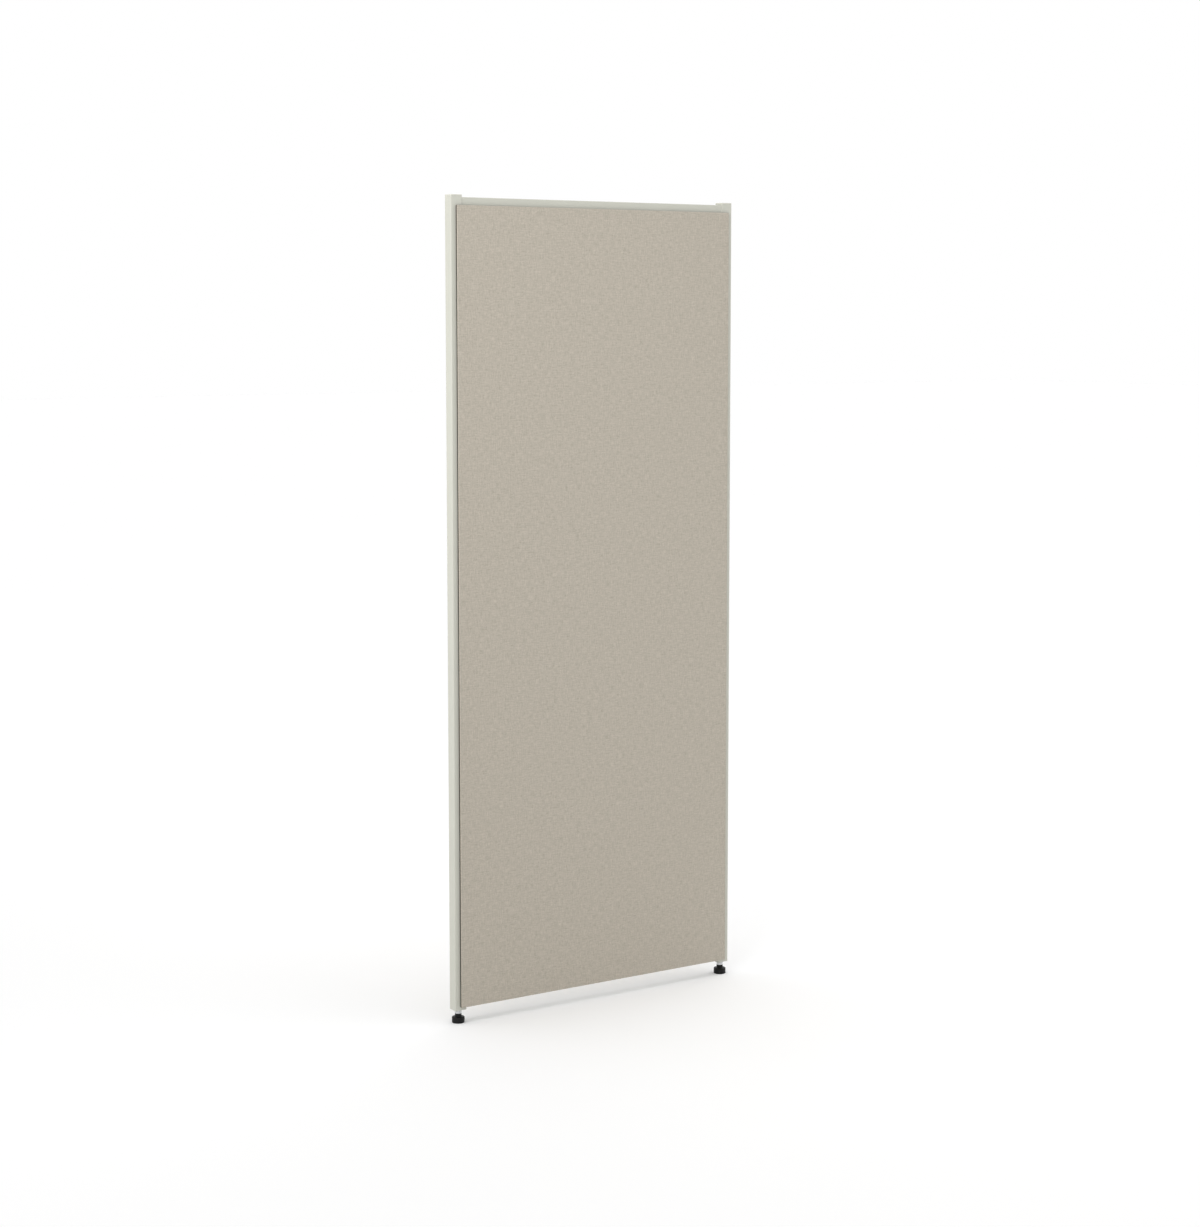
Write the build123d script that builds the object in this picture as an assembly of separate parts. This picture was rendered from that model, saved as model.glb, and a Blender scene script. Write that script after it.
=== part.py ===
from build123d import *
import os

# Office partition panel: a tubular steel frame with a fabric-covered tile clipped to
# each side, standing on two levelling feet.
# X runs along the width, Y through the thickness (the front faces -Y) and Z is up.
# The origin is on the floor, midway between the feet. All sizes are in millimetres.

# Overall size
panel_width = 762.0
panel_height = 1828.8

# Posts: rectangular steel tube
post_width = 28.6
post_depth = 25.4
post_wall = 1.2
post_corner = 1.6

# Top caps: a flange that covers the tube's end, over a hollow plug
cap_flange = 2.4
cap_edge = 0.9
cap_seam = 0.25
cap_plug_wall = 1.6
cap_plug_screw_gap = 1.0
cap_play = 0.15

# Rails: steel tube between the posts
rail_height = 31.8
rail_wall = 1.2
rail_corner = 1.6
rail_recess = 1.2
rail_end_gap = 0.3
top_rail_drop = 5.5
bottom_rail_lift = 4.0

# Tiles: a board wrapped in fabric, standing proud of the posts
tile_thickness = 6.35
tile_reveal = 12.3
tile_drop = 23.0
tile_floor_gap = 36.4
tile_corner = 1.5
tile_edge = 1.2
fabric_thickness = 0.7
fabric_return = 22.0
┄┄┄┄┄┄
Instructions to follow: Restate, word for word and with nothing added, the lines from the first line of the listing through the one where "post_corner = 1.6" stands.

Answer for this exercise:
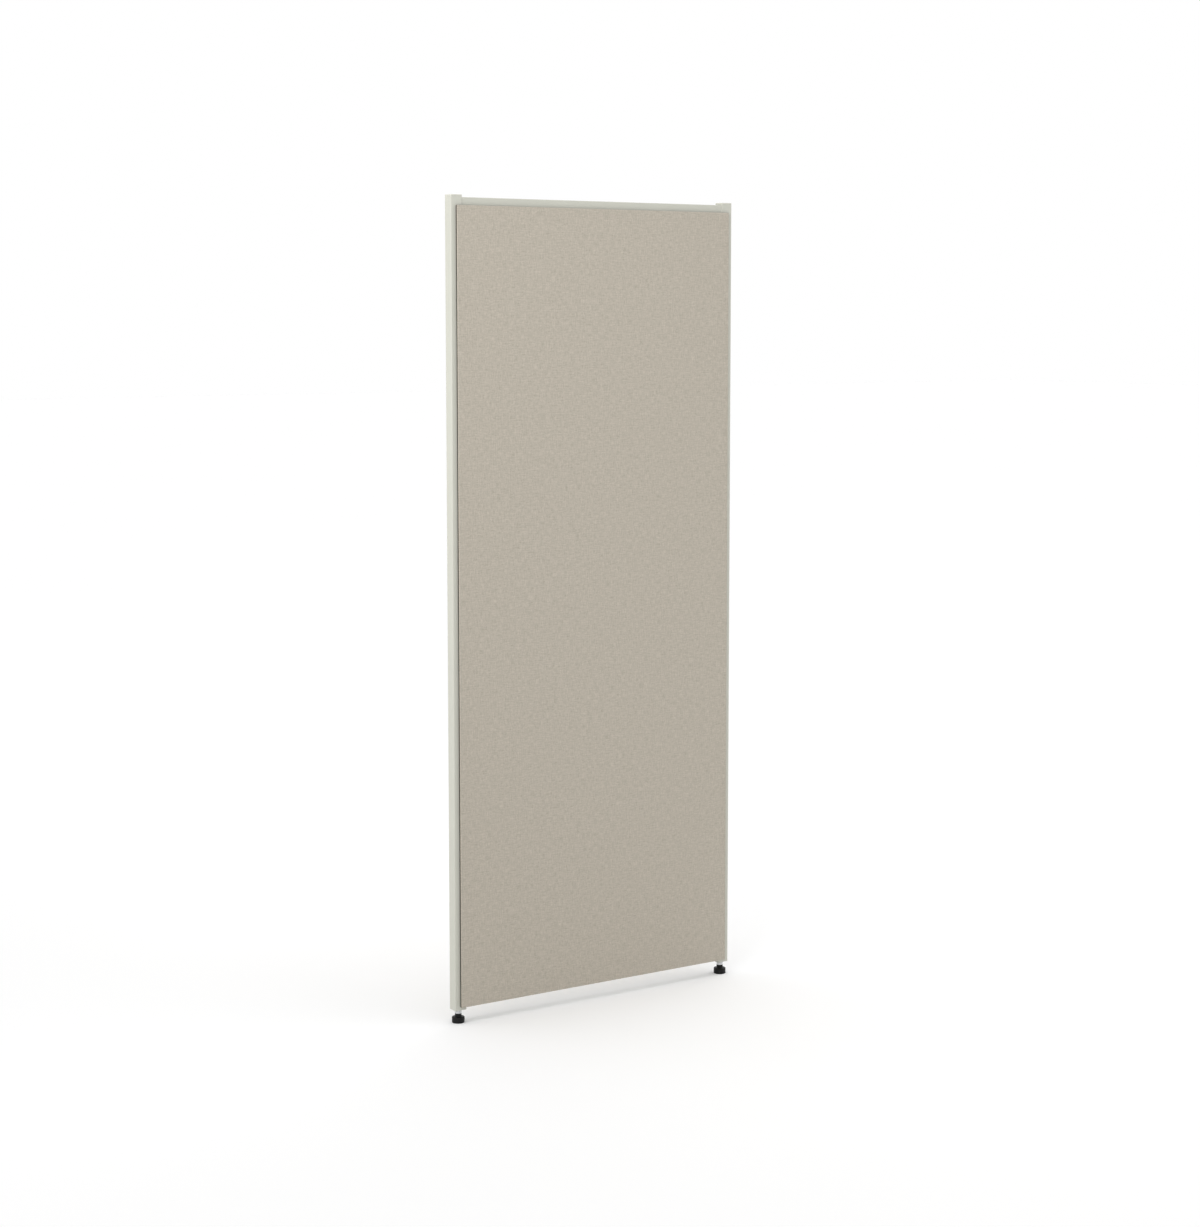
Write the build123d script that builds the object in this picture as an assembly of separate parts. This picture was rendered from that model, saved as model.glb, and a Blender scene script. Write that script after it.
=== part.py ===
from build123d import *
import os

# Office partition panel: a tubular steel frame with a fabric-covered tile clipped to
# each side, standing on two levelling feet.
# X runs along the width, Y through the thickness (the front faces -Y) and Z is up.
# The origin is on the floor, midway between the feet. All sizes are in millimetres.

# Overall size
panel_width = 762.0
panel_height = 1828.8

# Posts: rectangular steel tube
post_width = 28.6
post_depth = 25.4
post_wall = 1.2
post_corner = 1.6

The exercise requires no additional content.